Requirements - Each line containing the word "scene" must be reported.

begin Exercise input

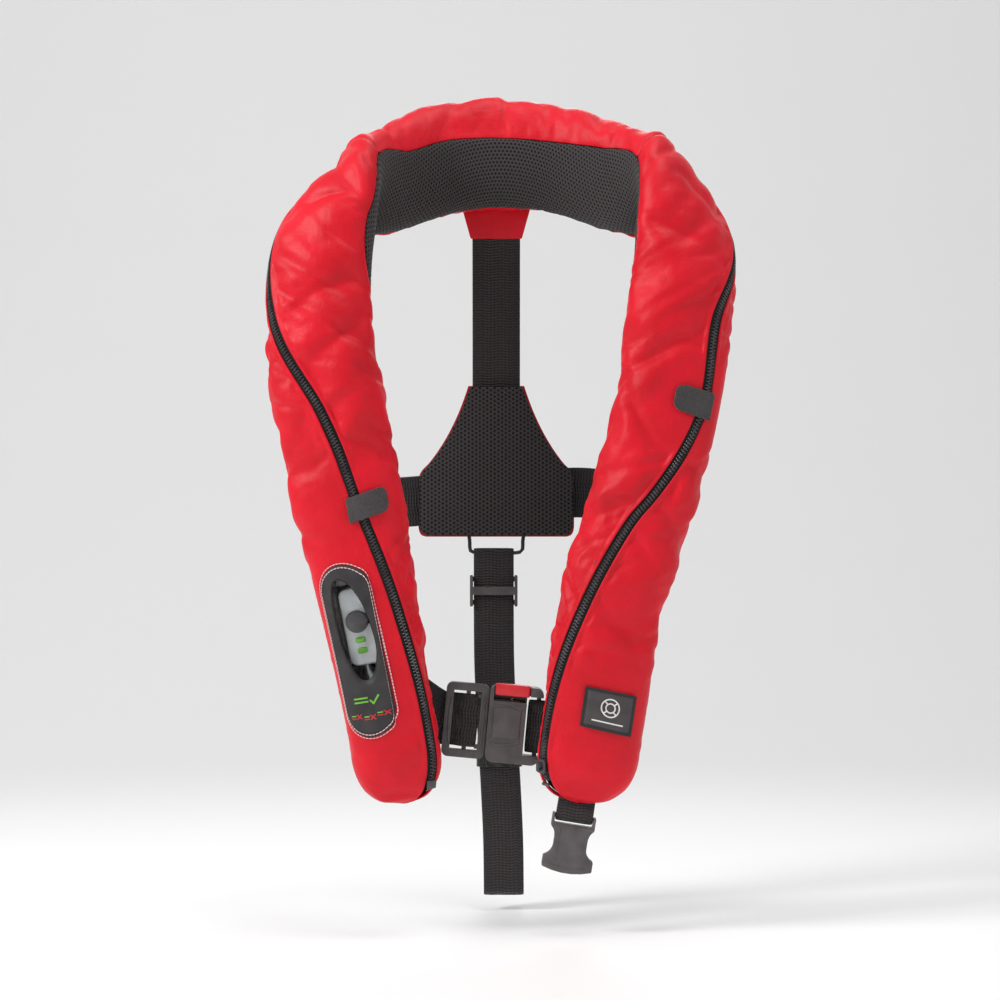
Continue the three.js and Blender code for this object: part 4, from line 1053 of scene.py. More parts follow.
# %% [markdown]
# ## Tape and teeth
# The tape is one narrow woven strip that follows the zip's line. The teeth are small rounded blocks
# set left and right in turn. An array along a curve would also do it; placing them in a loop lets
# the ones beside the slider sit lower, where the slider has to run over them.

# %% Zip tape and teeth
tape_rows = teeth_at[::3]


def tape_place(r, c):
    offset = (c / 8 - 0.5) * 15 * MM
    ridge = 0.25 * MM if c in (3, 5) else 0.0
    return zip_place(tape_rows[r], offset, -0.8 * MM - 1.1 * MM * (offset / (7.5 * MM)) ** 2 + ridge)


tape = object_from(grid(len(tape_rows) - 1, 8, tape_place), "zip_tape_woven", ZIP_TAPE)
shell = tape.modifiers.new("thickness", "SOLIDIFY")
shell.thickness = 0.5 * MM
shell.offset = 1.0
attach(tape, "jacket")
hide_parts("zip_tape")


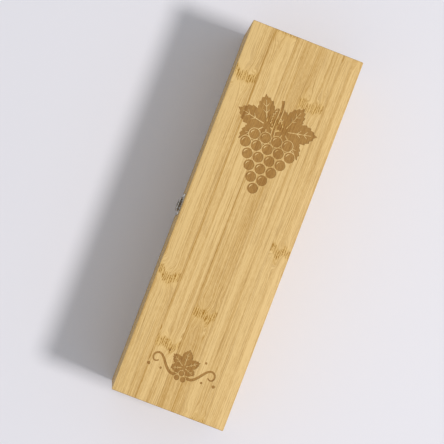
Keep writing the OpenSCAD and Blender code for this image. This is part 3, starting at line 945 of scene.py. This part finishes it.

end Exercise input

Solution for this problem -
Continue the three.js and Blender code for this object: part 4, from line 1053 of scene.py. More parts follow.
Keep writing the OpenSCAD and Blender code for this image. This is part 3, starting at line 945 of scene.py. This part finishes it.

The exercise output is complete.